● **OBJECTIVE**:
Copy each line exactly. Leave nothing out.
>>>
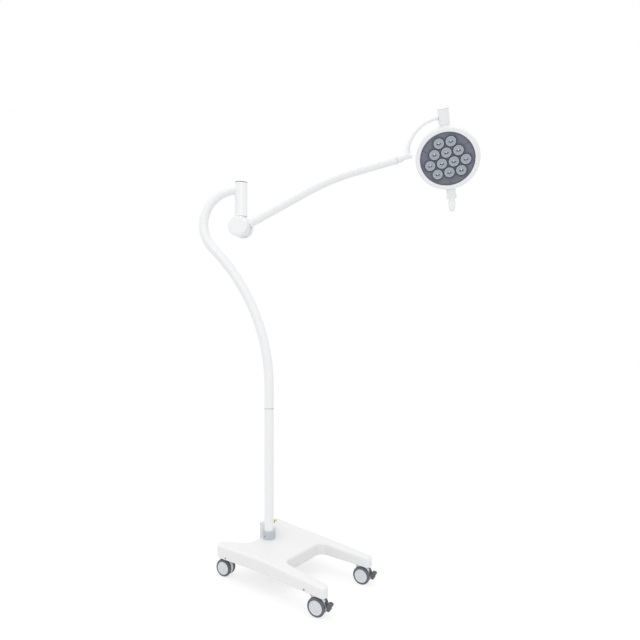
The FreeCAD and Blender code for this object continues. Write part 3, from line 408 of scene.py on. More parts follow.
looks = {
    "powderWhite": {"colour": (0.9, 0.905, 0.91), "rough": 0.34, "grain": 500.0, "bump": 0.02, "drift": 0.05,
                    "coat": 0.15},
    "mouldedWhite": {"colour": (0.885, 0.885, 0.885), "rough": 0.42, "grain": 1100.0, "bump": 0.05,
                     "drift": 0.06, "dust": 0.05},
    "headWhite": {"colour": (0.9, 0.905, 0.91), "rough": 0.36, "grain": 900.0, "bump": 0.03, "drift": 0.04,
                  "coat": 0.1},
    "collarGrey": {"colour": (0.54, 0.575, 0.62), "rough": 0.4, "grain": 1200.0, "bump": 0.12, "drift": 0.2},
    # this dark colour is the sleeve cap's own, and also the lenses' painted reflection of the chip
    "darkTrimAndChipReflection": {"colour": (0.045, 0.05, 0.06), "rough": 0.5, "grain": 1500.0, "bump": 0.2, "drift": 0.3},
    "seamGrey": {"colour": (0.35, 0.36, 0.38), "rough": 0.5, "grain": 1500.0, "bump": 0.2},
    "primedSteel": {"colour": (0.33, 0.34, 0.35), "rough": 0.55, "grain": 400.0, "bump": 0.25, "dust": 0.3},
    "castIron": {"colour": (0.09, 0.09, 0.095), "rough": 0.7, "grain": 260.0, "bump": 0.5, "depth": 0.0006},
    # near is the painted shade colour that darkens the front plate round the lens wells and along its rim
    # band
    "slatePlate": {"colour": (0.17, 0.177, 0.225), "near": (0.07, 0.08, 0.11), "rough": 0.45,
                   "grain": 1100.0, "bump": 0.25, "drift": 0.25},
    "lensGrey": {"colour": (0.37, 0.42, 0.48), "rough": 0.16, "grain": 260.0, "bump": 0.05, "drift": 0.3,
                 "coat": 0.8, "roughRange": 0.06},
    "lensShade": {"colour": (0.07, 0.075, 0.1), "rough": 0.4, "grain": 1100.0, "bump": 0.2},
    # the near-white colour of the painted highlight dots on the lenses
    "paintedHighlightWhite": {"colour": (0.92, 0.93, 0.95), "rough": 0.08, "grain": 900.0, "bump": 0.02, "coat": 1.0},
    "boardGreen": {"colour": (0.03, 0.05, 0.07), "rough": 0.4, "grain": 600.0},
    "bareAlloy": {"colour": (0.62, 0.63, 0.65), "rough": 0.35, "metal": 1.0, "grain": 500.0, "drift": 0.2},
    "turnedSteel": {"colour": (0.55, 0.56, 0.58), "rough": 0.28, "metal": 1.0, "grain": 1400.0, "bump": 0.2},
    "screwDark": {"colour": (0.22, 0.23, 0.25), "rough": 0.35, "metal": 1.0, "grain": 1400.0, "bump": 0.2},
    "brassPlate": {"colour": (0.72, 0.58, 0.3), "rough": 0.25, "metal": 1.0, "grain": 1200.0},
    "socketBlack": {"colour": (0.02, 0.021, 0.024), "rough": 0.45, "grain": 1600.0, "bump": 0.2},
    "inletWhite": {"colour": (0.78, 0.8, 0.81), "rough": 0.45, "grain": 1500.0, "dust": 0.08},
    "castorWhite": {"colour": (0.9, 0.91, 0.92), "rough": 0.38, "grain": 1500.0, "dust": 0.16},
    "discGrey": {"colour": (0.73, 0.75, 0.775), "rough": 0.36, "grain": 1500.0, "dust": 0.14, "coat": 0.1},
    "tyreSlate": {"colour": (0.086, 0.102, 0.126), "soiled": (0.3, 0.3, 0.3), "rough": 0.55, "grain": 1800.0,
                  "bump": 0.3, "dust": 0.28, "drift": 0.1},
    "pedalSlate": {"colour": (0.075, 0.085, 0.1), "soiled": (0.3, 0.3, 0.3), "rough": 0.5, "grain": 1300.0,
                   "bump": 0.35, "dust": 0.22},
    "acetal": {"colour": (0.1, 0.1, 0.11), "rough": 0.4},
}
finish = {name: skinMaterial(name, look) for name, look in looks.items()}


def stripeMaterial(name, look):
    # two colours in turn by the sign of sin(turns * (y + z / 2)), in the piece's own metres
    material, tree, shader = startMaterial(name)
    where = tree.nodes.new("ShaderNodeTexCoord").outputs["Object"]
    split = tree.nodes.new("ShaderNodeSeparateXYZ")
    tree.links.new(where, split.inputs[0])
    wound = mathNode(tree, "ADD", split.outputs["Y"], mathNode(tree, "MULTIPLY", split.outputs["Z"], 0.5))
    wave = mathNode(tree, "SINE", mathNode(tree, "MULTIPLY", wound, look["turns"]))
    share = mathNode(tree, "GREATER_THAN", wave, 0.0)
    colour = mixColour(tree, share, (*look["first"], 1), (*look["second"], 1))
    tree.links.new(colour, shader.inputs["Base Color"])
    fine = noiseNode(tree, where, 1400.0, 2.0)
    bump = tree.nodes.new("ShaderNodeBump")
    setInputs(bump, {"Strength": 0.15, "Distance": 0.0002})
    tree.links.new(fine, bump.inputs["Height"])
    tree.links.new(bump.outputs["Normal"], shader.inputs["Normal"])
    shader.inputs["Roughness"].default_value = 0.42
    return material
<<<
● **TASK OUTPUT**:
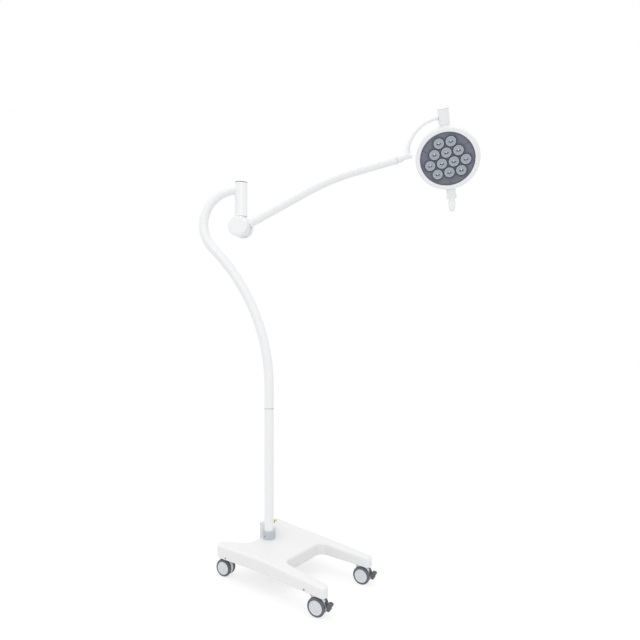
The FreeCAD and Blender code for this object continues. Write part 3, from line 408 of scene.py on. More parts follow.
looks = {
    "powderWhite": {"colour": (0.9, 0.905, 0.91), "rough": 0.34, "grain": 500.0, "bump": 0.02, "drift": 0.05,
                    "coat": 0.15},
    "mouldedWhite": {"colour": (0.885, 0.885, 0.885), "rough": 0.42, "grain": 1100.0, "bump": 0.05,
                     "drift": 0.06, "dust": 0.05},
    "headWhite": {"colour": (0.9, 0.905, 0.91), "rough": 0.36, "grain": 900.0, "bump": 0.03, "drift": 0.04,
                  "coat": 0.1},
    "collarGrey": {"colour": (0.54, 0.575, 0.62), "rough": 0.4, "grain": 1200.0, "bump": 0.12, "drift": 0.2},
    # this dark colour is the sleeve cap's own, and also the lenses' painted reflection of the chip
    "darkTrimAndChipReflection": {"colour": (0.045, 0.05, 0.06), "rough": 0.5, "grain": 1500.0, "bump": 0.2, "drift": 0.3},
    "seamGrey": {"colour": (0.35, 0.36, 0.38), "rough": 0.5, "grain": 1500.0, "bump": 0.2},
    "primedSteel": {"colour": (0.33, 0.34, 0.35), "rough": 0.55, "grain": 400.0, "bump": 0.25, "dust": 0.3},
    "castIron": {"colour": (0.09, 0.09, 0.095), "rough": 0.7, "grain": 260.0, "bump": 0.5, "depth": 0.0006},
    # near is the painted shade colour that darkens the front plate round the lens wells and along its rim
    # band
    "slatePlate": {"colour": (0.17, 0.177, 0.225), "near": (0.07, 0.08, 0.11), "rough": 0.45,
                   "grain": 1100.0, "bump": 0.25, "drift": 0.25},
    "lensGrey": {"colour": (0.37, 0.42, 0.48), "rough": 0.16, "grain": 260.0, "bump": 0.05, "drift": 0.3,
                 "coat": 0.8, "roughRange": 0.06},
    "lensShade": {"colour": (0.07, 0.075, 0.1), "rough": 0.4, "grain": 1100.0, "bump": 0.2},
    # the near-white colour of the painted highlight dots on the lenses
    "paintedHighlightWhite": {"colour": (0.92, 0.93, 0.95), "rough": 0.08, "grain": 900.0, "bump": 0.02, "coat": 1.0},
    "boardGreen": {"colour": (0.03, 0.05, 0.07), "rough": 0.4, "grain": 600.0},
    "bareAlloy": {"colour": (0.62, 0.63, 0.65), "rough": 0.35, "metal": 1.0, "grain": 500.0, "drift": 0.2},
    "turnedSteel": {"colour": (0.55, 0.56, 0.58), "rough": 0.28, "metal": 1.0, "grain": 1400.0, "bump": 0.2},
    "screwDark": {"colour": (0.22, 0.23, 0.25), "rough": 0.35, "metal": 1.0, "grain": 1400.0, "bump": 0.2},
    "brassPlate": {"colour": (0.72, 0.58, 0.3), "rough": 0.25, "metal": 1.0, "grain": 1200.0},
    "socketBlack": {"colour": (0.02, 0.021, 0.024), "rough": 0.45, "grain": 1600.0, "bump": 0.2},
    "inletWhite": {"colour": (0.78, 0.8, 0.81), "rough": 0.45, "grain": 1500.0, "dust": 0.08},
    "castorWhite": {"colour": (0.9, 0.91, 0.92), "rough": 0.38, "grain": 1500.0, "dust": 0.16},
    "discGrey": {"colour": (0.73, 0.75, 0.775), "rough": 0.36, "grain": 1500.0, "dust": 0.14, "coat": 0.1},
    "tyreSlate": {"colour": (0.086, 0.102, 0.126), "soiled": (0.3, 0.3, 0.3), "rough": 0.55, "grain": 1800.0,
                  "bump": 0.3, "dust": 0.28, "drift": 0.1},
    "pedalSlate": {"colour": (0.075, 0.085, 0.1), "soiled": (0.3, 0.3, 0.3), "rough": 0.5, "grain": 1300.0,
                   "bump": 0.35, "dust": 0.22},
    "acetal": {"colour": (0.1, 0.1, 0.11), "rough": 0.4},
}
finish = {name: skinMaterial(name, look) for name, look in looks.items()}


def stripeMaterial(name, look):
    # two colours in turn by the sign of sin(turns * (y + z / 2)), in the piece's own metres
    material, tree, shader = startMaterial(name)
    where = tree.nodes.new("ShaderNodeTexCoord").outputs["Object"]
    split = tree.nodes.new("ShaderNodeSeparateXYZ")
    tree.links.new(where, split.inputs[0])
    wound = mathNode(tree, "ADD", split.outputs["Y"], mathNode(tree, "MULTIPLY", split.outputs["Z"], 0.5))
    wave = mathNode(tree, "SINE", mathNode(tree, "MULTIPLY", wound, look["turns"]))
    share = mathNode(tree, "GREATER_THAN", wave, 0.0)
    colour = mixColour(tree, share, (*look["first"], 1), (*look["second"], 1))
    tree.links.new(colour, shader.inputs["Base Color"])
    fine = noiseNode(tree, where, 1400.0, 2.0)
    bump = tree.nodes.new("ShaderNodeBump")
    setInputs(bump, {"Strength": 0.15, "Distance": 0.0002})
    tree.links.new(fine, bump.inputs["Height"])
    tree.links.new(bump.outputs["Normal"], shader.inputs["Normal"])
    shader.inputs["Roughness"].default_value = 0.42
    return material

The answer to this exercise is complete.